- [SET EXERCISE]: Your task is to quote exactly the run of lines that starts at the line containing "Recreate this object" and ends at the line containing "standing half open.", including both.

- [DATA TO USE]:
=====

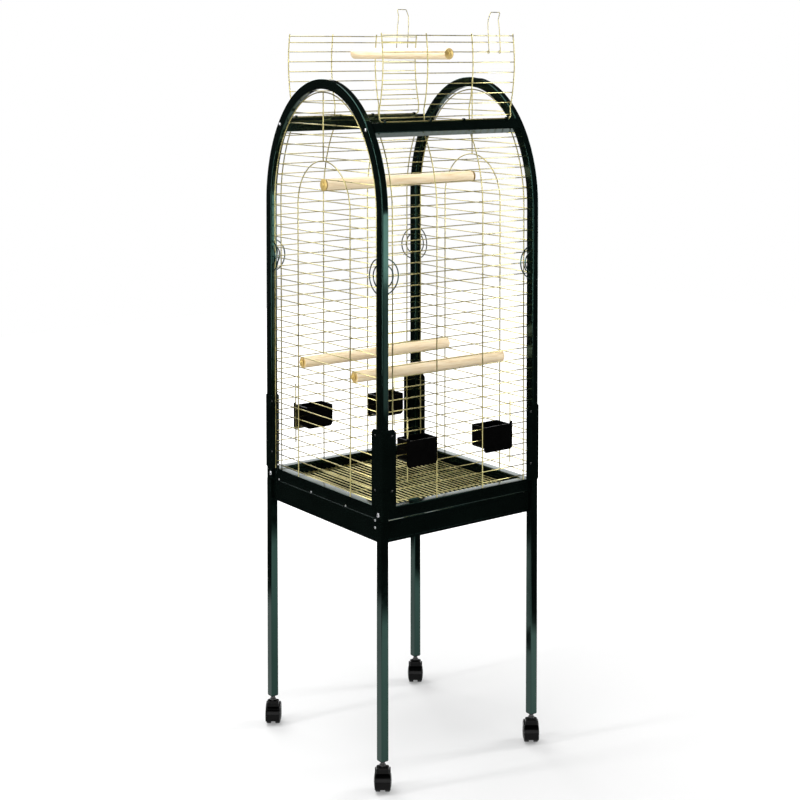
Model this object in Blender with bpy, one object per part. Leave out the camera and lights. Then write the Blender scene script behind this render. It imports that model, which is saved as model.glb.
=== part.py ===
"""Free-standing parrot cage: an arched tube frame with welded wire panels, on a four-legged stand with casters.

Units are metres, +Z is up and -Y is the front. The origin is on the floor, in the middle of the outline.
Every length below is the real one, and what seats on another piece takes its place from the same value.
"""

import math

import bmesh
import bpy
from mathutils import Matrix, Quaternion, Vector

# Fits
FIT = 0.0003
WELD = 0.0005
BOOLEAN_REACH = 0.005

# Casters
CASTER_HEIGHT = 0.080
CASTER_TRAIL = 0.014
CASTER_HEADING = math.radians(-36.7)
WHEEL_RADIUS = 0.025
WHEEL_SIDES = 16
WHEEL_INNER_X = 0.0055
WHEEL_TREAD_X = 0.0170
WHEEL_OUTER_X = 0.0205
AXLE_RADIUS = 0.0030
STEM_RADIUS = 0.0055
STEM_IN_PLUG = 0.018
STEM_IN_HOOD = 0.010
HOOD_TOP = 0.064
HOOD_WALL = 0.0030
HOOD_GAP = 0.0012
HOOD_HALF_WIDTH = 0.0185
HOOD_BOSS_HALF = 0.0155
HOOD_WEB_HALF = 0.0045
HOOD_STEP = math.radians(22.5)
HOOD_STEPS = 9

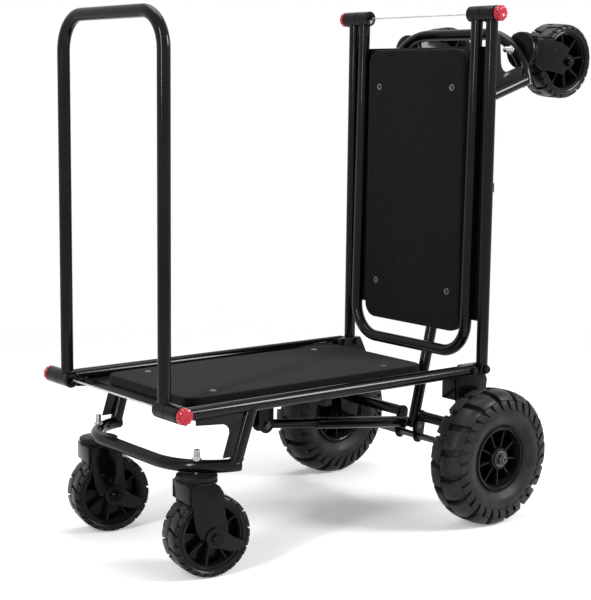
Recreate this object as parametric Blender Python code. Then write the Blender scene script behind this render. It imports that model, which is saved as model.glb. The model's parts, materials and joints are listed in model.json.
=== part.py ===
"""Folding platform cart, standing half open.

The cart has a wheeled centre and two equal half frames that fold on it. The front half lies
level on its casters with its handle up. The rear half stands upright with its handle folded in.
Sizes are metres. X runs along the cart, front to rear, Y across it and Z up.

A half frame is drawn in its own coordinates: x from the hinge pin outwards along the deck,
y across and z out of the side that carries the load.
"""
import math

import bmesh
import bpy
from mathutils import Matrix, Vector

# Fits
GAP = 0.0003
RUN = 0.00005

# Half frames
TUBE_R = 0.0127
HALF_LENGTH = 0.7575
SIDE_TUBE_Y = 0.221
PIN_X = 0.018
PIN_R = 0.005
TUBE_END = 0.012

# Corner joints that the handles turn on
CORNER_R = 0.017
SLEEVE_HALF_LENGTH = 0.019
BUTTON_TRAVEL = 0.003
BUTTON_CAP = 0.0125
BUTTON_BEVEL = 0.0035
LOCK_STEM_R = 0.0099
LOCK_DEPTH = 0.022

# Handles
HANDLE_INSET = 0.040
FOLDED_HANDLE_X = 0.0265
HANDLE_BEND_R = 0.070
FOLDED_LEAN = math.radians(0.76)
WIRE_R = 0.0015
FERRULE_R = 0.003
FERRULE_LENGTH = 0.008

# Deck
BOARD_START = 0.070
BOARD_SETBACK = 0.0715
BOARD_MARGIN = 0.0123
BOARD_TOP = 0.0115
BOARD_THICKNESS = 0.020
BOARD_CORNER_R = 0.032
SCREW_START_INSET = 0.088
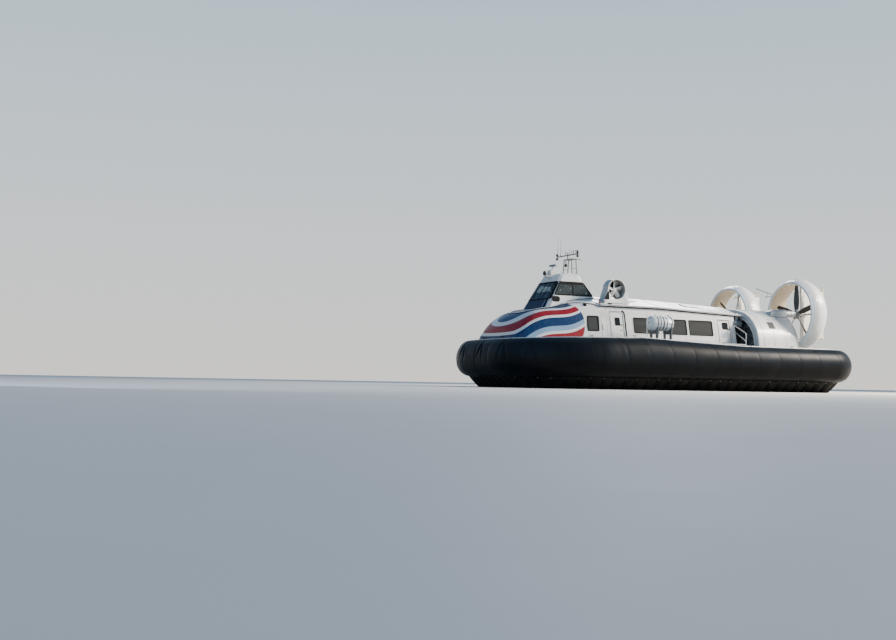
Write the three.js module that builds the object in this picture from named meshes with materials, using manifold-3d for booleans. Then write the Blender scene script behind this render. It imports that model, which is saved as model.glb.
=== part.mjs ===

=====

- [EXERCISE ANSWER]:
Recreate this object as parametric Blender Python code. Then write the Blender scene script behind this render. It imports that model, which is saved as model.glb. The model's parts, materials and joints are listed in model.json.
=== part.py ===
"""Folding platform cart, standing half open.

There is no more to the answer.